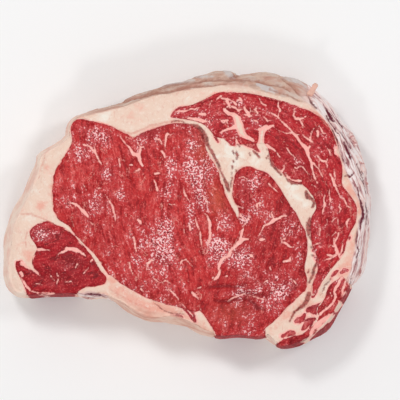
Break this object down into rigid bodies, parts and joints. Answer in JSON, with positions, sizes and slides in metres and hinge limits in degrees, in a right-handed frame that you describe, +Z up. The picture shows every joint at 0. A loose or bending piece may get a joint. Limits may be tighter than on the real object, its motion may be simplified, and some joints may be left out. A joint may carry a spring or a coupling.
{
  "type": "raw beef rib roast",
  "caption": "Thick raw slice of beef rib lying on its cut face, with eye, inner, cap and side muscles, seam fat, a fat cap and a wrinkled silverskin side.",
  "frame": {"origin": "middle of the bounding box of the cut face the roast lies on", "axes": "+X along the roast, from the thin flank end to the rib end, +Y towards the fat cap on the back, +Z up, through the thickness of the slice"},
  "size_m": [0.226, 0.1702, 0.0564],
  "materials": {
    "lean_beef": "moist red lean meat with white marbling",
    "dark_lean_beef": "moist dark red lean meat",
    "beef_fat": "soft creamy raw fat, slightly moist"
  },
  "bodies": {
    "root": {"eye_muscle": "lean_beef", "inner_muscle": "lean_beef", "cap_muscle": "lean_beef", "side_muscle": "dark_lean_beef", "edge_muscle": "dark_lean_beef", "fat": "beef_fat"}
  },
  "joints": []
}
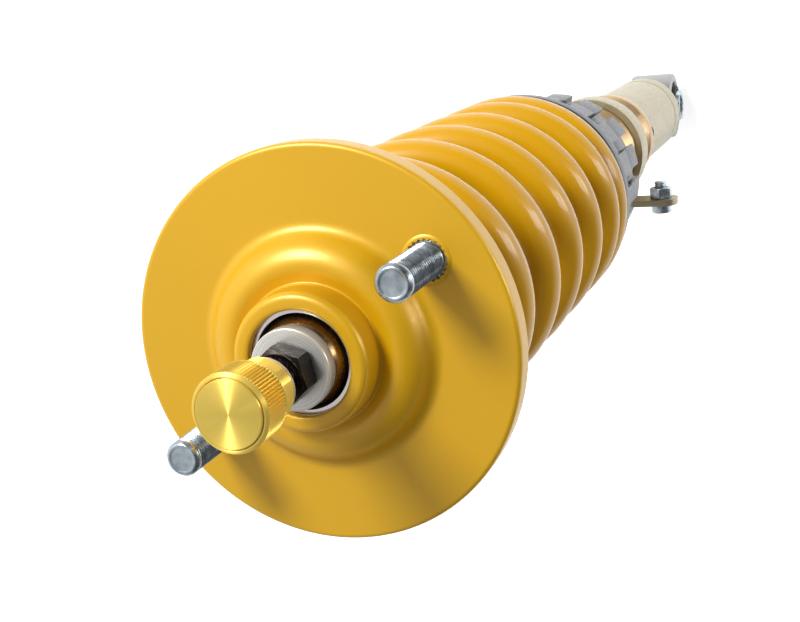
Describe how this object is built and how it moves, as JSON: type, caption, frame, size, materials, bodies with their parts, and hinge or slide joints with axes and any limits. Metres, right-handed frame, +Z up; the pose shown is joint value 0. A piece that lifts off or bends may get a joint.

* **INSTRUCTIONS TO FOLLOW**
Exactly reproduce all of the entries.

* **CORRECT OUTPUT**
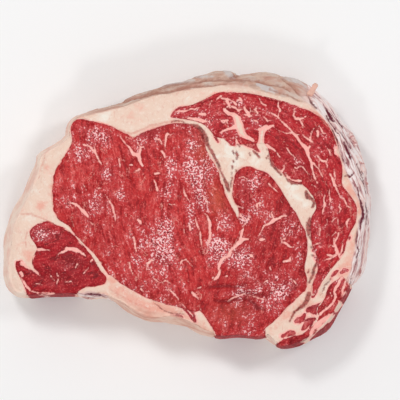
Break this object down into rigid bodies, parts and joints. Answer in JSON, with positions, sizes and slides in metres and hinge limits in degrees, in a right-handed frame that you describe, +Z up. The picture shows every joint at 0. A loose or bending piece may get a joint. Limits may be tighter than on the real object, its motion may be simplified, and some joints may be left out. A joint may carry a spring or a coupling.
{
  "type": "raw beef rib roast",
  "caption": "Thick raw slice of beef rib lying on its cut face, with eye, inner, cap and side muscles, seam fat, a fat cap and a wrinkled silverskin side.",
  "frame": {"origin": "middle of the bounding box of the cut face the roast lies on", "axes": "+X along the roast, from the thin flank end to the rib end, +Y towards the fat cap on the back, +Z up, through the thickness of the slice"},
  "size_m": [0.226, 0.1702, 0.0564],
  "materials": {
    "lean_beef": "moist red lean meat with white marbling",
    "dark_lean_beef": "moist dark red lean meat",
    "beef_fat": "soft creamy raw fat, slightly moist"
  },
  "bodies": {
    "root": {"eye_muscle": "lean_beef", "inner_muscle": "lean_beef", "cap_muscle": "lean_beef", "side_muscle": "dark_lean_beef", "edge_muscle": "dark_lean_beef", "fat": "beef_fat"}
  },
  "joints": []
}
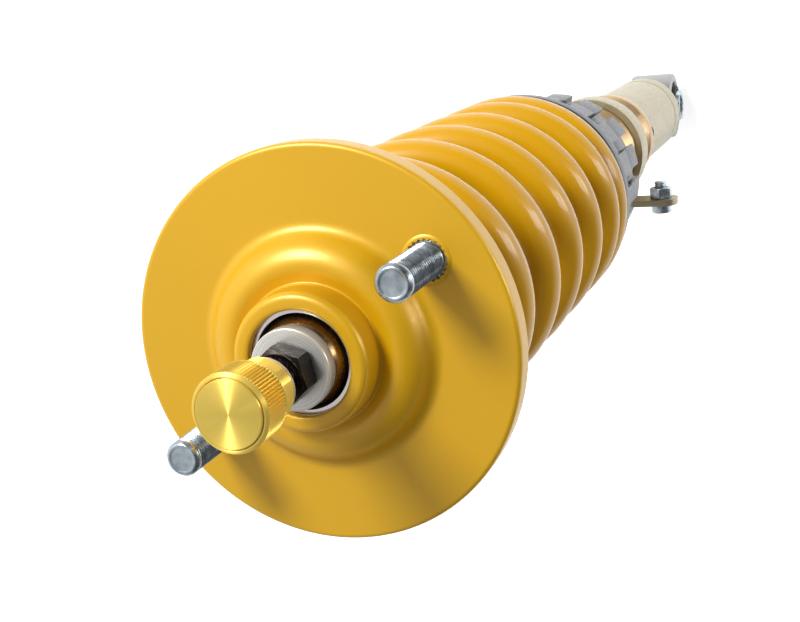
Describe how this object is built and how it moves, as JSON: type, caption, frame, size, materials, bodies with their parts, and hinge or slide joints with axes and any limits. Metres, right-handed frame, +Z up; the pose shown is joint value 0. A piece that lifts off or bends may get a joint.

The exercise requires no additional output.